Short-game guru Pete Cowen notes that poor chippers hate tight lies, and typically runoffs expose them. He also explains how better technique has allowed pros to get better out of gnarly lies around the green.
“You can make rough as deep as you want,” Cowen said, “but if you know the technique and understand the four different types of lies – a) ball sitting on top, b) ball halfway down with grass underneath, c) ball all the way down, d) ball on top and sitting into the grain – it makes it easier.”
McIlroy knows his answer to Horschel’s question, and he contends that the real debate is not necessarily between tougher and easier but rather luckier and unluckier. And if anything, McIlroy says, it curbs creativity.
“I prefer the runoffs,” McIlroy said. “I think it separates the good chippers from the bad chippers. I feel like, when you miss a green when the rough is like this, you know, it's half skill, half guesswork and luck. … Whenever you miss greens and there's runoffs and it gives you options, I think that's where the guys with the better short games separate themselves, so that's why I like runoffs.
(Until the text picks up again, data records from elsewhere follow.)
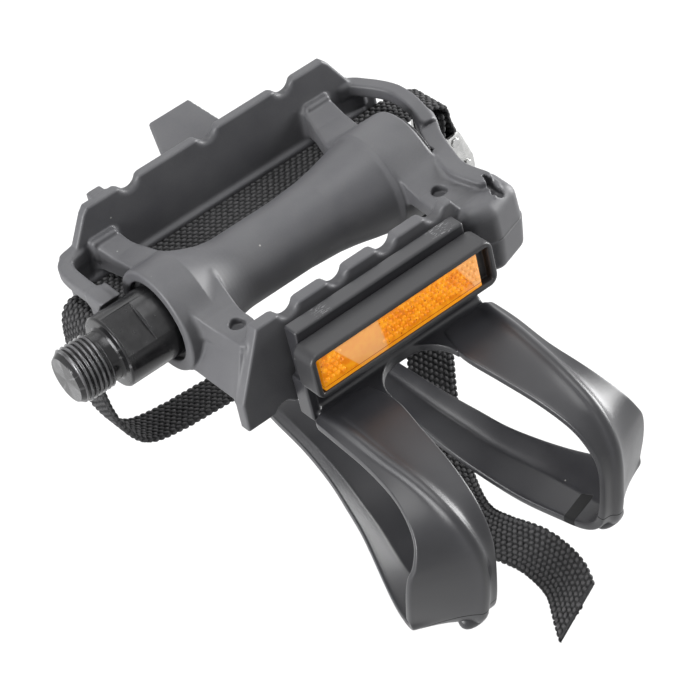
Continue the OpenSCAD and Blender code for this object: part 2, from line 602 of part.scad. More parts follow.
// The strap's route: half-width, Y, Z, then the turn of its width from Y towards X and its tilt
function arc(c, r, a1, a2, n) = [for (i = [0 : n]) let (a = a1 + (a2 - a1) * i / n)
    [buckle_x + c[0] + r * cos(a), strap_y, buckle_z + c[1] + r * sin(a), 0, 0]];
strap_route = concat(
    [[buckle_x + bar_pin[0] - strap_end, strap_y, buckle_z + 19, 0, 0],
     [buckle_x + bar_pin[0] - strap_end, strap_y, buckle_z + 16.5, 0, 0],
     [buckle_x + bar_pin[0] - fold_r + 0.3, strap_y, buckle_z + bar_pin[1] + 1.8, 0, 0]],
    arc(bar_pin, fold_r, 180, 360, 8),
    smooth([
     [buckle_x + bar_pin[0] + fold_r - 0.3, strap_y, buckle_z + bar_pin[1] + 1.8, 0, 0],
     [buckle_x + bar_pin[0] + strap_end, strap_y, buckle_z + 16.5, 0, 0],
     [buckle_x + bar_pin[0] + strap_end - 0.2, strap_y, buckle_z + 19.5, 0, 0],
     [half_len + 7, strap_y, strap_z - 1.2, 0, 0],
     [half_len - 1, strap_y, strap_z, 0, 0],
     [half_len - 6, strap_y, strap_z, 0, 0],
     [0, strap_y, strap_z, 0, 0],
     [-half_len + 6, strap_y, strap_z, 0, 0],
     [-half_len + 1, strap_y, strap_z, 0, 0],
     [-half_len - 1.9, strap_y, -5, 0, 0],
     [-half_len - 3, strap_y, -14, 0, 0],
     [-half_len - 2.8, strap_y, -25, 0, 0],
     [-half_len - 0.8, strap_y, loop_z + 14, 0, 0],
     [-half_len + 4, strap_y, loop_z + 6, 0, 0],
     [-36, strap_y, loop_z + 3, 0, 0],
     [-18, strap_y, loop_z + 1.4, 0, 0],
     [-9, strap_y, loop_z, 0, 0],
     [9, strap_y, loop_z, 0, 0],
     [20, strap_y, loop_z + 0.6, 0, 0],
     [36, strap_y, loop_z + 2.2, 0, 0],
     [half_len - 2.5, strap_y, loop_z + 4.8, 0, 0],
     [half_len + 6.5, strap_y, loop_z + 9.5, 0, 0],
     [buckle_x + run_x, strap_y, buckle_z - 9, 0, 0],
     [buckle_x + run_x, strap_y, buckle_z + roller_pin[1] - 1, 0, 0]], 4),
    arc(roller_pin, turn_r, 180, 0, 8),
    smooth([
     [buckle_x + roller_pin[0] + turn_r, strap_y, buckle_z + 1, 0, 0],
     [buckle_x + roller_pin[0] + turn_r, strap_y, buckle_z - 9, 0, 0],
     [half_len + 12, strap_y - 1, loop_z + 6, -6, 0],
     [half_len + 5, strap_y - 4, loop_z - 2, -18, 0],
     [half_len - 6, strap_y - 9, loop_z - 5, -32, 0],
     [34, 3, loop_z - 6, -44, 0],
     [26, -6, loop_z - 9, -51, 0],
     [17, -18, loop_z - 14, -56, 0],
     [8, -33, loop_z - 17, -64, 0],
     [2.4, -47, loop_z - 17.4, -78, -0.1],
     [2.2, -58, loop_z - 16, -90, -0.26],
     [3.8, -70, loop_z - 14.4, -88, -0.4],
     [2, -83, loop_z - 13.6, -76, -0.44],
     [-3.6, -93, loop_z - 13.4, -64, -0.44]], 4));

module strap() color([0.1, 0.1, 0.1]) {
    p = [for (r = strap_route) [mid_x + r[0], r[1], r[2]]];
    n = len(p);
    rings = [for (i = [0 : n - 1]) let (
            s = step_at(p, i),
            w0 = [sin(strap_route[i][3]), cos(strap_route[i][3]), strap_route[i][4]],
            w = unit(w0 - (w0 * s) * s) * strap_w / 2,
            d = unit(cross(s, w)) * strap_t / 2)
        [p[i] - w - d, p[i] + w - d, p[i] + w + d, p[i] - w + d]];
    difference() {
        polyhedron([for (r = rings) each r], band_faces(n, 4, true), convexity = 10);
        at_rivets() cylinder(r = rivet_r + 0.05, h = 4 * strap_t, center = true, $fn = 24);
    }
}

module at_buckle() translate([mid_x + buckle_x, strap_y, buckle_z]) children();
// A pin or tube across the buckle
module across(p, r, w) translate([p[0], w / 2, p[1]]) rotate([90, 0, 0]) cylinder(r = r, h = w);

module buckle_frame() color("silver") at_buckle() difference() {
    union() {
        translate([plate_in_x, -cheek_in - cheek_t, -9])
            cube([plate_out_x - plate_in_x, 2 * (cheek_in + cheek_t), 9]);
        for (side = [-1, 1]) translate([0, side > 0 ? cheek_in + cheek_t : -cheek_in, 0]) rotate([90, 0, 0])
            linear_extrude(cheek_t) polygon([[plate_out_x, -9], [-2, -9], [-6.6, -6.4], [-6.6, -2], [-2.6, 8],
                [-2.2, 12.4], [1.6, 12.6], [4.2, 4], [4.2, 0.6], [plate_out_x, -1.6]]);
    }
    across(jaw_pin, pin_r, 2 * strap_w);
    across(roller_pin, pin_r, 2 * strap_w);
    across(bar_pin, bar_r, 2 * strap_w);
}
module buckle_bar() color("silver") at_buckle() across(bar_pin, bar_r, pin_len);
module buckle_jaw_pin() color("silver") at_buckle() across(jaw_pin, pin_r, pin_len);
module buckle_roller_pin() color("silver") at_buckle() across(roller_pin, pin_r, pin_len);
module buckle_roller() color("silver") at_buckle() difference() {
    across(roller_pin, roller_r, 2 * (cheek_in - side_gap));
    across(roller_pin, pin_r + turn_gap, 2 * strap_w);
}

module buckle_jaw() color("silver") at_buckle() difference() {
    union() {
        across(jaw_pin, hub_r, jaw_w);
        translate([jaw_pin[0], 0, jaw_pin[1]]) rotate([90, 0, 0])
            linear_extrude(jaw_w, center = true) polygon([[0, 2.1], [jaw_reach - 0.5, 0.9], [jaw_reach, 0.5],
                [jaw_reach - 0.4, 0.1], [jaw_reach, -0.3], [jaw_reach - 0.5, -0.8], [0, -2.1]]);
        translate([lever_x, -jaw_w / 2, jaw_pin[1] - lever_len]) cube([lever_t, jaw_w, lever_len]);
        translate([lever_x - 1.1, -jaw_w / 2, jaw_pin[1] - lever_len - 0.6]) cube([2.3, jaw_w, lever_t]);
    }
    across(jaw_pin, pin_r + turn_gap, 2 * strap_w);
    translate([jaw_pin[0] - hub_r - 0.1, -spring_w / 2 - 0.35, jaw_pin[1] - 3])
        cube([hub_r + 0.1 + spring_r + 0.35, spring_w + 0.7, 6]);
}
module buckle_spring() color("silver") at_buckle() difference() {
    across(jaw_pin, spring_r, spring_w);
    across(jaw_pin, pin_r + 0.15, 2 * strap_w);
}
module at_rivets() at_buckle() for (side = [-1, 1])
    translate([bar_pin[0], side * rivet_y, rivet_z]) rotate([0, 90, 0]) children();
module strap_rivets() color("silver") at_rivets() {
    cylinder(r = rivet_r, h = 2 * strap_t + 0.8, center = true);
    for (side = [-1, 1]) translate([0, 0, side * (strap_t + 0.45)])
        cylinder(r = 1.6, h = 0.4, center = true);
}

spindle();
outer_cone();
lock_washer();
lock_nut();
inner_balls();
outer_balls();
pedal_body();
inner_cup();
outer_cup();
dust_seal();
dust_cap();
toe_clip();
clip_screws();
clip_nuts();
front_reflector_housing();
front_reflector_lens();
rear_reflector_housing();
rear_reflector_lens();
strap();
buckle_frame();
buckle_bar();
buckle_jaw();
buckle_jaw_pin();
buckle_spring();
buckle_roller();
buckle_roller_pin();
strap_rivets();
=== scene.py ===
import math

import bmesh
import bpy
import numpy as np
from mathutils import Matrix, Vector


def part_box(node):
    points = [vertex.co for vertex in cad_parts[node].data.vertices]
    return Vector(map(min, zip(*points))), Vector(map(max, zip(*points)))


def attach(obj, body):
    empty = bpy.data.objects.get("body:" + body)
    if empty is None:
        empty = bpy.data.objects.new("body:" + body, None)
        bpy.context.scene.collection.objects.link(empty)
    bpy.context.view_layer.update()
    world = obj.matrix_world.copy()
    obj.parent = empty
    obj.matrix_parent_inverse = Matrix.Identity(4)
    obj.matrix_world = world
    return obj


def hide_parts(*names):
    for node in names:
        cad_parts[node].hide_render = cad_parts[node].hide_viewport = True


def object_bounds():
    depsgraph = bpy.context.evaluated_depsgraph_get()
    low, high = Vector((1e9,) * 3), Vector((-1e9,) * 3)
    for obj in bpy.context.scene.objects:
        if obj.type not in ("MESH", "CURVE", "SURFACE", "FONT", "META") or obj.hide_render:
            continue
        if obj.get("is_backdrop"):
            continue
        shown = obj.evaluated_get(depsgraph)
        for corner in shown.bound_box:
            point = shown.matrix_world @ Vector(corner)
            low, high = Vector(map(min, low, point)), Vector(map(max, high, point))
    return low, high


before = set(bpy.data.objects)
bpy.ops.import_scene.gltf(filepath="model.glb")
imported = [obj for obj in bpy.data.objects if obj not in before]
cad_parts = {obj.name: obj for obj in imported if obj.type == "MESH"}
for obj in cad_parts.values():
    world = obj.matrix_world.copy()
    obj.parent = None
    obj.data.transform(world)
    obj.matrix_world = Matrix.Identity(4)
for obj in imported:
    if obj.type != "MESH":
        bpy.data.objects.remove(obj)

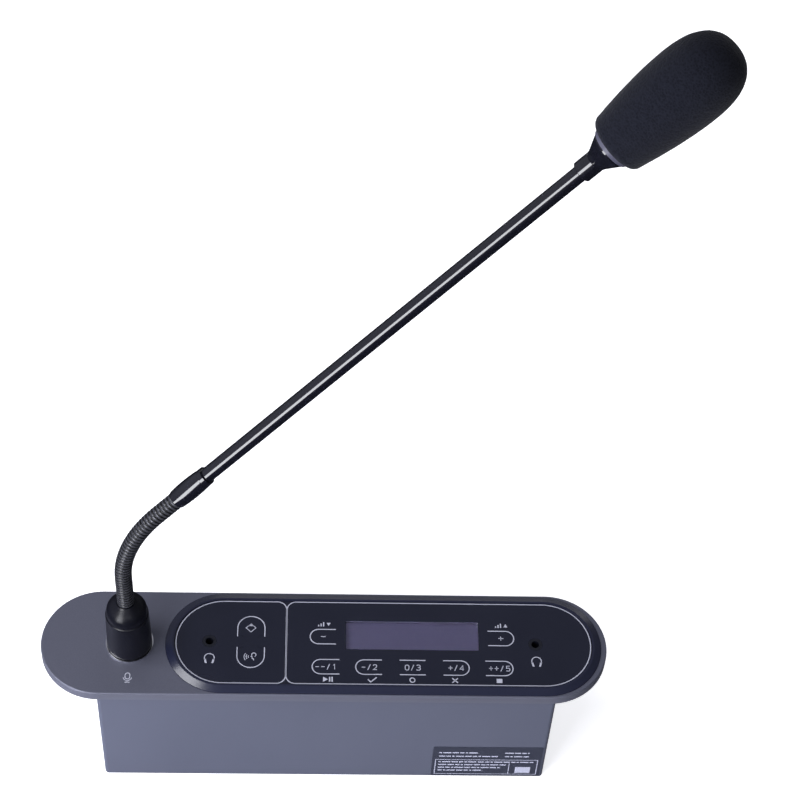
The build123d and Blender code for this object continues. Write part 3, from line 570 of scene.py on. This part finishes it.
def make_foam(material):
    rings = []
    for radius, t in foam_outline():
        ring = []
        for k in range(FOAM_SIDES):
            angle = 2 * math.pi * k / FOAM_SIDES
            ray = STEM_OUT * math.cos(angle) + STEM_SIDE * math.sin(angle)
            place = STEM_FOOT + STEM_ALONG * (FOAM_AT + t) + ray * radius
            lump = sum(noise.noise(place * scale) * height for scale, height in LUMPS)
            ring.append(place + (ray * LUMP_OUT + STEM_ALONG * LUMP_ALONG) * lump)
        rings.append(ring)
    foam = add_piece("foam_windscreen", *skin_of_rings(rings), material, "foam")
    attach(foam, "stem")
    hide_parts("windscreen")


# ---- printing: places and widths below are in millimetres ----
INK_RISE = 0.012
INK_THICK = 0.02
LINE = 0.45                    # widths of the printed lines
RING_LINE = 0.42
SIGN_LINE = 0.36
THIN = 0.34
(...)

I like that style.
“It certainly makes it a little simpler if you don't feel like you've got a great short game,” McIlroy added. “But like even next week [at TPC Sawgrass], for example, wherever that second cut is, it's not too long; I think even a cut like that, I feel like the guys can really show their skill around the greens if they have that skill, and it's fun to see. It's fun to see different shots and you can play it certain ways.
“Obviously, a setup like this this week, that takes that out of the equation. You basically miss a green, and you've pretty much got just blast it out and try to hole the putt.”